WORK INSTRUCTIONS
Return, exactly, the line that contains "Break this object" together with all lines after it to the end of the entries, and no further lines.

-- begin --

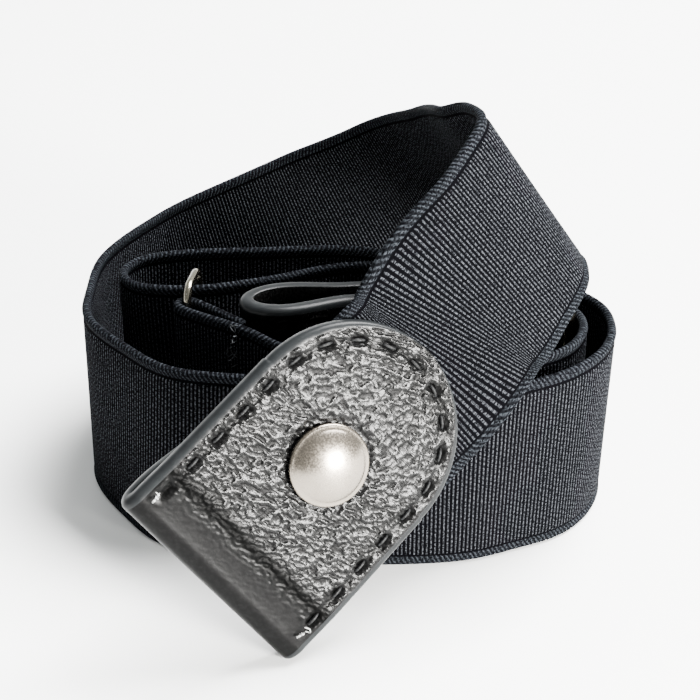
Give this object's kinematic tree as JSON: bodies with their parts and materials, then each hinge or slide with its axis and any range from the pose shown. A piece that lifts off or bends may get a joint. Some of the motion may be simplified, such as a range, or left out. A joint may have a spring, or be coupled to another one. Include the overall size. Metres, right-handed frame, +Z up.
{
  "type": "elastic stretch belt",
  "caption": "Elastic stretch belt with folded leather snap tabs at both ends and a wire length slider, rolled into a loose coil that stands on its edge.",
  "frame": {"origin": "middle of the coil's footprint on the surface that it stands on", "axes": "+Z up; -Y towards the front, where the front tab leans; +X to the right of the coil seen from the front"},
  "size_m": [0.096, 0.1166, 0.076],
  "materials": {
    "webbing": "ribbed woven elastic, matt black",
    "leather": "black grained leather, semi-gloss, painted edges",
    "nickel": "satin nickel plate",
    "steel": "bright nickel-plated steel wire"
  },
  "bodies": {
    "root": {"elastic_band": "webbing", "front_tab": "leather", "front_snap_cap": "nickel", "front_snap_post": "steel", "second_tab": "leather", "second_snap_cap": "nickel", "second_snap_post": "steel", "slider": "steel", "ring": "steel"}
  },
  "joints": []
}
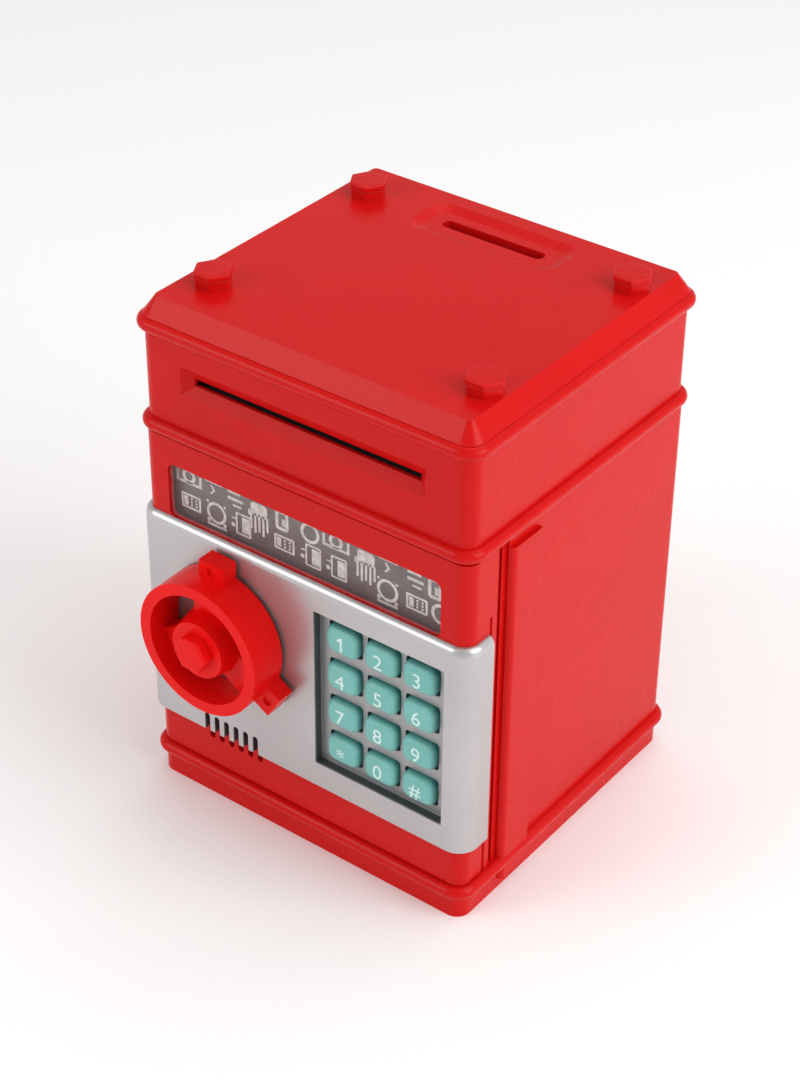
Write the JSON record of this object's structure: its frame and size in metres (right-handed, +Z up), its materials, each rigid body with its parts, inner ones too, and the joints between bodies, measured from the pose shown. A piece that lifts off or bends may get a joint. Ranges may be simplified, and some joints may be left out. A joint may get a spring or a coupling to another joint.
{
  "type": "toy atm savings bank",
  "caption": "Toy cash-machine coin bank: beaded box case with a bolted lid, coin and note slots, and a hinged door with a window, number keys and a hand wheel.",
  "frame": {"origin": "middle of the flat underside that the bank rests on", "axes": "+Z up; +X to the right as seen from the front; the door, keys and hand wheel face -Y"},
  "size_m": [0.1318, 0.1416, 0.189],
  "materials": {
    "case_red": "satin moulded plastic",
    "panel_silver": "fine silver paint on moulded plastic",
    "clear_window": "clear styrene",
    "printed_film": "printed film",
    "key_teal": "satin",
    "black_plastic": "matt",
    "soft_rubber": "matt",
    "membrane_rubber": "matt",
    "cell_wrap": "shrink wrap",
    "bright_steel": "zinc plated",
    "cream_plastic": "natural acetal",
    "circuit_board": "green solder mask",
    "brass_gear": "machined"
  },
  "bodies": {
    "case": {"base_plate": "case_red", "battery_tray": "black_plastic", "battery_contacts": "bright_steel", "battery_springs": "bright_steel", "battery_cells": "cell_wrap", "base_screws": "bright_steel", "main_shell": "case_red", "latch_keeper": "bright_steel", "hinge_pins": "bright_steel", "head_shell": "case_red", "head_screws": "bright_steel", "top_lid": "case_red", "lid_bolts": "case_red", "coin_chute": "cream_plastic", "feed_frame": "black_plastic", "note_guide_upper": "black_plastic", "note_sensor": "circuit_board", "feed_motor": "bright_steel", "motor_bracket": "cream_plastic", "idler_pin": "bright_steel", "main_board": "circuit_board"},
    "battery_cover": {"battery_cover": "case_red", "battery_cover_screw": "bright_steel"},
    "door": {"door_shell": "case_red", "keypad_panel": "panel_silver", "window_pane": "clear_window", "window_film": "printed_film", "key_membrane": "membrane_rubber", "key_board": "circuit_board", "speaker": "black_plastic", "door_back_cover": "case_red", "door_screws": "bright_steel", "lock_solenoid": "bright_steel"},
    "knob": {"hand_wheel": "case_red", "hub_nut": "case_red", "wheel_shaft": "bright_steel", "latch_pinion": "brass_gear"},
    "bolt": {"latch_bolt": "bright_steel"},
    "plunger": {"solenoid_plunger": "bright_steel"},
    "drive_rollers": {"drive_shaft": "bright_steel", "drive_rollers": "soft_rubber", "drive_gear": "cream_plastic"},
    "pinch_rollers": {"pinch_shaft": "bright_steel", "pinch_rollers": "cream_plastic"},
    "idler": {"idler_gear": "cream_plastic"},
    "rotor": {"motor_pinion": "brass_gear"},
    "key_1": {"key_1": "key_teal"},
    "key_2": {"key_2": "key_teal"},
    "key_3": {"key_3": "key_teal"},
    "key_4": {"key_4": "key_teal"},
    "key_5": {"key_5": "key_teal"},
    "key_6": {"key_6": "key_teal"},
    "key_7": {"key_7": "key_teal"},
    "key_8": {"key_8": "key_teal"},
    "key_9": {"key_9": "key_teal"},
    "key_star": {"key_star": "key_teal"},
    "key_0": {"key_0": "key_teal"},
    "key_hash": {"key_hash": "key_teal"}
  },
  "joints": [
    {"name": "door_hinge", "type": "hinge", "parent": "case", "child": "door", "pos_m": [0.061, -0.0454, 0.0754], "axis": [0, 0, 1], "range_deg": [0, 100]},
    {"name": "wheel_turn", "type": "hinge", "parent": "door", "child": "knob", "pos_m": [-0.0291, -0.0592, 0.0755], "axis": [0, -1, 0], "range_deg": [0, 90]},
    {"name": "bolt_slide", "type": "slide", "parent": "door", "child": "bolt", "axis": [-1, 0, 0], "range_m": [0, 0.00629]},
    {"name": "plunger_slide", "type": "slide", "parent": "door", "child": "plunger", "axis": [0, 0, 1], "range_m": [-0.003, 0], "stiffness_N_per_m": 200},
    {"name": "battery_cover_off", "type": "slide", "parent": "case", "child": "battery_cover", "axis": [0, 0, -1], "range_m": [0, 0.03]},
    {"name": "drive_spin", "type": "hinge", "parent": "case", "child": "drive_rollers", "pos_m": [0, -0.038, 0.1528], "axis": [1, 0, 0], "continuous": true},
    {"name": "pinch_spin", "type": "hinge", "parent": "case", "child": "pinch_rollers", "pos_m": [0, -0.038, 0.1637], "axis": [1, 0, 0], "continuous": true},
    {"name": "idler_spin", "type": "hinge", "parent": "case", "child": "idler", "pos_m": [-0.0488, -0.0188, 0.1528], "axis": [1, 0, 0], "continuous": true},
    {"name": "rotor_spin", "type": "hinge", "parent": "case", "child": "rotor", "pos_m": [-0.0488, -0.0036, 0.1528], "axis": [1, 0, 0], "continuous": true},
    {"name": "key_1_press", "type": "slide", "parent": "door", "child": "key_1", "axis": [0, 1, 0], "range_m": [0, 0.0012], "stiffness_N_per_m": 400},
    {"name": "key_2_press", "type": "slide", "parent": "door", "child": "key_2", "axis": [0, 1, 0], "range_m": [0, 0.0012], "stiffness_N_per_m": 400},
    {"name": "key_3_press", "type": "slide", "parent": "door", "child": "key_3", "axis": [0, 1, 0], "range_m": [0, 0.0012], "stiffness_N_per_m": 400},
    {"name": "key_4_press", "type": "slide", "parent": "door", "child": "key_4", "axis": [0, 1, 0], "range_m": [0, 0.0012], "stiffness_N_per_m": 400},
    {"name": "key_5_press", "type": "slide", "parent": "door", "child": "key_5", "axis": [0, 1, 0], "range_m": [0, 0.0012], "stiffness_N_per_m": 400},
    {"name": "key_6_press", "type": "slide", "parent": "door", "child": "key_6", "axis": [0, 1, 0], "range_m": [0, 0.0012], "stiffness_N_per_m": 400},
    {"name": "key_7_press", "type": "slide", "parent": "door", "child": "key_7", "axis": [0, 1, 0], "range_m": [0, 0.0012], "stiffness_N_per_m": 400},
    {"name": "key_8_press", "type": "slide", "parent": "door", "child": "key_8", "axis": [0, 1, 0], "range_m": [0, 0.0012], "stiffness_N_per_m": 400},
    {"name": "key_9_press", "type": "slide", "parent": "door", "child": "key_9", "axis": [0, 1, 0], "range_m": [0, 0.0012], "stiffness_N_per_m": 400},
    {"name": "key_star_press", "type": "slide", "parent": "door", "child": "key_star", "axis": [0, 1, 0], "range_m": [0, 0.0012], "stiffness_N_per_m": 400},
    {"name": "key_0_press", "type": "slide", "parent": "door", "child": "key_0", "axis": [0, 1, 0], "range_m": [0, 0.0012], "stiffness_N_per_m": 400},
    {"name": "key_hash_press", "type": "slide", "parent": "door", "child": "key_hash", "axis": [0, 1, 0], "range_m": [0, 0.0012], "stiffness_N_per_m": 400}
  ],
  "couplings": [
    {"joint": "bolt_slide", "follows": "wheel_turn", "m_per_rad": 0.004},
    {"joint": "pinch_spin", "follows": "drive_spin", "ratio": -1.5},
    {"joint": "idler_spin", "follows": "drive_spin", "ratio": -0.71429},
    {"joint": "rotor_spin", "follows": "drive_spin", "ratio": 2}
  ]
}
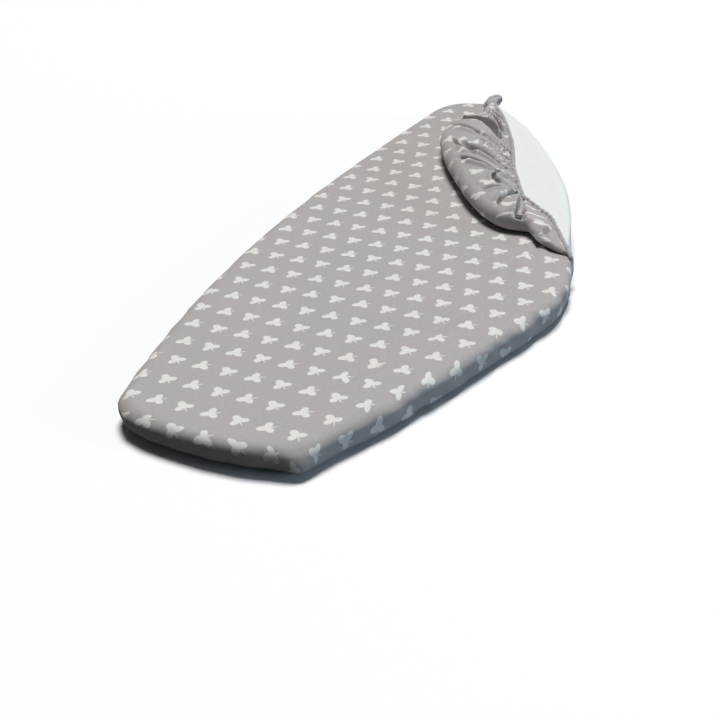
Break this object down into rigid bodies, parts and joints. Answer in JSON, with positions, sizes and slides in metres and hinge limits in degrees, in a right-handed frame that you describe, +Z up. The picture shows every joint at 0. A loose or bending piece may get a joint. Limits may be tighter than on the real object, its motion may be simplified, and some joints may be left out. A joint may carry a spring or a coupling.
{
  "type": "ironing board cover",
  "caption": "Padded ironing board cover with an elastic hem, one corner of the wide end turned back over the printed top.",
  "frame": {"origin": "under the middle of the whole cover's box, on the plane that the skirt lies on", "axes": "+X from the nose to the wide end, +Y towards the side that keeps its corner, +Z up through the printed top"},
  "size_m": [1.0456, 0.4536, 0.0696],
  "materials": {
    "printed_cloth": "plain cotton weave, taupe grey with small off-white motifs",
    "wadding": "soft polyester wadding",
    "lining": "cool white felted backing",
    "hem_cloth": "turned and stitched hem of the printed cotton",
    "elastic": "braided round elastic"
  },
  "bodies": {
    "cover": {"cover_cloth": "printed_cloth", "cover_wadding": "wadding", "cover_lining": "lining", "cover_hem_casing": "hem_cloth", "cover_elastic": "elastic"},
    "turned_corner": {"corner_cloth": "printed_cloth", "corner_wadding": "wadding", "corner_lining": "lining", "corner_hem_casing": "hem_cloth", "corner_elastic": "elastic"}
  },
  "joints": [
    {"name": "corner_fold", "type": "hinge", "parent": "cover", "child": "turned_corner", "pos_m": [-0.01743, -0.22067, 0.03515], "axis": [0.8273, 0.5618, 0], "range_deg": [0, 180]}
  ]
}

-- end --

CORRECT RESULT
Break this object down into rigid bodies, parts and joints. Answer in JSON, with positions, sizes and slides in metres and hinge limits in degrees, in a right-handed frame that you describe, +Z up. The picture shows every joint at 0. A loose or bending piece may get a joint. Limits may be tighter than on the real object, its motion may be simplified, and some joints may be left out. A joint may carry a spring or a coupling.
{
  "type": "ironing board cover",
  "caption": "Padded ironing board cover with an elastic hem, one corner of the wide end turned back over the printed top.",
  "frame": {"origin": "under the middle of the whole cover's box, on the plane that the skirt lies on", "axes": "+X from the nose to the wide end, +Y towards the side that keeps its corner, +Z up through the printed top"},
  "size_m": [1.0456, 0.4536, 0.0696],
  "materials": {
    "printed_cloth": "plain cotton weave, taupe grey with small off-white motifs",
    "wadding": "soft polyester wadding",
    "lining": "cool white felted backing",
    "hem_cloth": "turned and stitched hem of the printed cotton",
    "elastic": "braided round elastic"
  },
  "bodies": {
    "cover": {"cover_cloth": "printed_cloth", "cover_wadding": "wadding", "cover_lining": "lining", "cover_hem_casing": "hem_cloth", "cover_elastic": "elastic"},
    "turned_corner": {"corner_cloth": "printed_cloth", "corner_wadding": "wadding", "corner_lining": "lining", "corner_hem_casing": "hem_cloth", "corner_elastic": "elastic"}
  },
  "joints": [
    {"name": "corner_fold", "type": "hinge", "parent": "cover", "child": "turned_corner", "pos_m": [-0.01743, -0.22067, 0.03515], "axis": [0.8273, 0.5618, 0], "range_deg": [0, 180]}
  ]
}